RewriteRule ^blah/[a-z-]+/(\d+)$ /blah/view/index.php?id=$1 [NC,QSA,L]
RewriteRule ^blah/favorites$ /blah/index.php?favorites=1 [NC,QSA,L]
RewriteRule ^blah/([a-z-]+)$ /blah/index.php?p=$1 [NC,QSA,L]

The way I'm setting up my message board, the user can go to example.com/blah and see every thread under every topic. Or they can select from a list to narrow it down by predefined topics (in this example, "foo" or "bar"). If they do then they're redirected to example.com/blah/foo or example.com/blah/bar.

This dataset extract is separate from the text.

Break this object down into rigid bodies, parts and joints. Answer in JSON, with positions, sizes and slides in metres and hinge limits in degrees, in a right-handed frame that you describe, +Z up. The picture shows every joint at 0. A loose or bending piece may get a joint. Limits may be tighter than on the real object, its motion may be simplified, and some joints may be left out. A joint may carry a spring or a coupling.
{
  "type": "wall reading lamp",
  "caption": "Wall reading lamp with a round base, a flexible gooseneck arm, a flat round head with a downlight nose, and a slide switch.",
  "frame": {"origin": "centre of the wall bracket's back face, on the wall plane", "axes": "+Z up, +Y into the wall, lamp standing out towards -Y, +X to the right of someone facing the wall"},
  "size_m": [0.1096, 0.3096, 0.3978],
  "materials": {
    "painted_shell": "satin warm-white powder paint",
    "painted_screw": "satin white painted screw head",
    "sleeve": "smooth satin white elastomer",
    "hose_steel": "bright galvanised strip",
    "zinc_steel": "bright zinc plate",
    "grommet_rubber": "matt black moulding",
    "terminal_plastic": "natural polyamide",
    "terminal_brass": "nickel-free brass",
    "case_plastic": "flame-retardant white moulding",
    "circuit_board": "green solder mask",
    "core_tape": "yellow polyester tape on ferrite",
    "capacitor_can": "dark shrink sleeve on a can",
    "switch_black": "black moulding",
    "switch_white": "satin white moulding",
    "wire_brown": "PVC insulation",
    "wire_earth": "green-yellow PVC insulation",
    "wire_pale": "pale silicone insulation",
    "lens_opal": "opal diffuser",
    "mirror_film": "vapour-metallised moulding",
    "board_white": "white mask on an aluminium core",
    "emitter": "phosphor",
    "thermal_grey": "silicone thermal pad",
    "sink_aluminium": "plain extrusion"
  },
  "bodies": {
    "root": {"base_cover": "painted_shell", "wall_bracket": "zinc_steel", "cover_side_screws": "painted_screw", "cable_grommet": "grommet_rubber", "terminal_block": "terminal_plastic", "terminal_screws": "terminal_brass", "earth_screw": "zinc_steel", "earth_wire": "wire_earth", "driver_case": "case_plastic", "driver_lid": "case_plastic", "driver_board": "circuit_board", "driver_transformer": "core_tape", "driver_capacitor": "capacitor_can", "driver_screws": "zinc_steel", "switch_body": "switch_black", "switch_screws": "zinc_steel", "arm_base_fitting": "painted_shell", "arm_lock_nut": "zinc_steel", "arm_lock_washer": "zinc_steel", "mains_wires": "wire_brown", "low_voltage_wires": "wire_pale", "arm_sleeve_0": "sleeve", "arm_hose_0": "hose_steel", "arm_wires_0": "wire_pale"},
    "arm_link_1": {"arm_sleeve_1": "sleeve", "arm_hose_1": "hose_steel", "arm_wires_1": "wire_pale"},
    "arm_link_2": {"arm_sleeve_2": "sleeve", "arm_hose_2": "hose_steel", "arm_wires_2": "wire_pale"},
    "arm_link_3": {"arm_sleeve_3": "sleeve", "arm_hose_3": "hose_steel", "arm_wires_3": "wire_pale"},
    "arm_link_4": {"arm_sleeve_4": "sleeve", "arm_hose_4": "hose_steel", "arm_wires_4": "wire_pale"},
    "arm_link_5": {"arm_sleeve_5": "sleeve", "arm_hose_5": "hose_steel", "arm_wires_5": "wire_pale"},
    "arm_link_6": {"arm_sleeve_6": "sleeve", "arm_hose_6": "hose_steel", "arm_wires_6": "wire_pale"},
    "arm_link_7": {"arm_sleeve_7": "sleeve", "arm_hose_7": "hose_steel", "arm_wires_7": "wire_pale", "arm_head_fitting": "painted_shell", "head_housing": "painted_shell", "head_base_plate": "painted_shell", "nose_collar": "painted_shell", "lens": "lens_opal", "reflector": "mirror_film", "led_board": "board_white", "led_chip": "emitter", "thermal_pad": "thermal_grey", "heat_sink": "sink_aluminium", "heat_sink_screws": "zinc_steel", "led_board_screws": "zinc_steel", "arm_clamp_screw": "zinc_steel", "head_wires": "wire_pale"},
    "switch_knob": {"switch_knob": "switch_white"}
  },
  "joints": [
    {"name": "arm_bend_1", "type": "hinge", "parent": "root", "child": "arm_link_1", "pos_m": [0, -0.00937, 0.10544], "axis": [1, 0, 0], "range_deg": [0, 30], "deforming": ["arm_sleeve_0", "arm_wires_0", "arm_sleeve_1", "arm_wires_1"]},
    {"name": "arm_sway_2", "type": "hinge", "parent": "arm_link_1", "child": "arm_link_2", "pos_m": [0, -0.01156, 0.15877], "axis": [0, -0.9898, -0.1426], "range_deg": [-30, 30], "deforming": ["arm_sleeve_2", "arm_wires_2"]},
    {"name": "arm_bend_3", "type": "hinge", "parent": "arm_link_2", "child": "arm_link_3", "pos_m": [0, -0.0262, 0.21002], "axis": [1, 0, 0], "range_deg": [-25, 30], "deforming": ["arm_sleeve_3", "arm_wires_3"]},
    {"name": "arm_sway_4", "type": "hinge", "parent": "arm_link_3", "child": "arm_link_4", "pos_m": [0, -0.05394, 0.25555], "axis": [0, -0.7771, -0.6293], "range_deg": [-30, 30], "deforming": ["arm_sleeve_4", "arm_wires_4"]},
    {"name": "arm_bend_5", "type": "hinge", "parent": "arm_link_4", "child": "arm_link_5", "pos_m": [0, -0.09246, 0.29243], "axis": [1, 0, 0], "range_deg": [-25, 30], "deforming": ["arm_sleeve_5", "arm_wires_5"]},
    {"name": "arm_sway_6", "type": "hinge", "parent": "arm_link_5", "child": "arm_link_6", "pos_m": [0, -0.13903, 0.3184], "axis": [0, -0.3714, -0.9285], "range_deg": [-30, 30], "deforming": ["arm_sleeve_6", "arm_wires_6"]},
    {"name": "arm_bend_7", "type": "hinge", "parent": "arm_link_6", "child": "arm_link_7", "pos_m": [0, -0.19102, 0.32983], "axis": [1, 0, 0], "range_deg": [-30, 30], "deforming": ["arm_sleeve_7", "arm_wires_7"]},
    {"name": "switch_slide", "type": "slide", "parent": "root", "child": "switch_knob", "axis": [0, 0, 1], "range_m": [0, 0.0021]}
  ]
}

If they're on the full list (without foo or bar) and click to read a thread, the link is example.com/blah/urified-title-thread/12345, which rewrites to /blah/view/index.php?id=12345

If they're using a filter and click to read a thread, the link would be example.com/blah/foo/urified-title-thread/12345, which rewrites to /blah/view/index.php?topic=foo&id=12345

They can also select to view threads they've saved, which would be at example.com/blah/favorites

And finally, if the user leaves off the ID and just goes to example.com/blah/urified-title-thread (which happens more often than you would think), I want them to rewrite to /blah/index.php?p=urified-title-thread. Then PHP uses the "p" param to search all of the subjects.

If I don't predefine the list of acceptable topics then the script wouldn't know whether that 2nd field is a topic, urified subject, or a search query.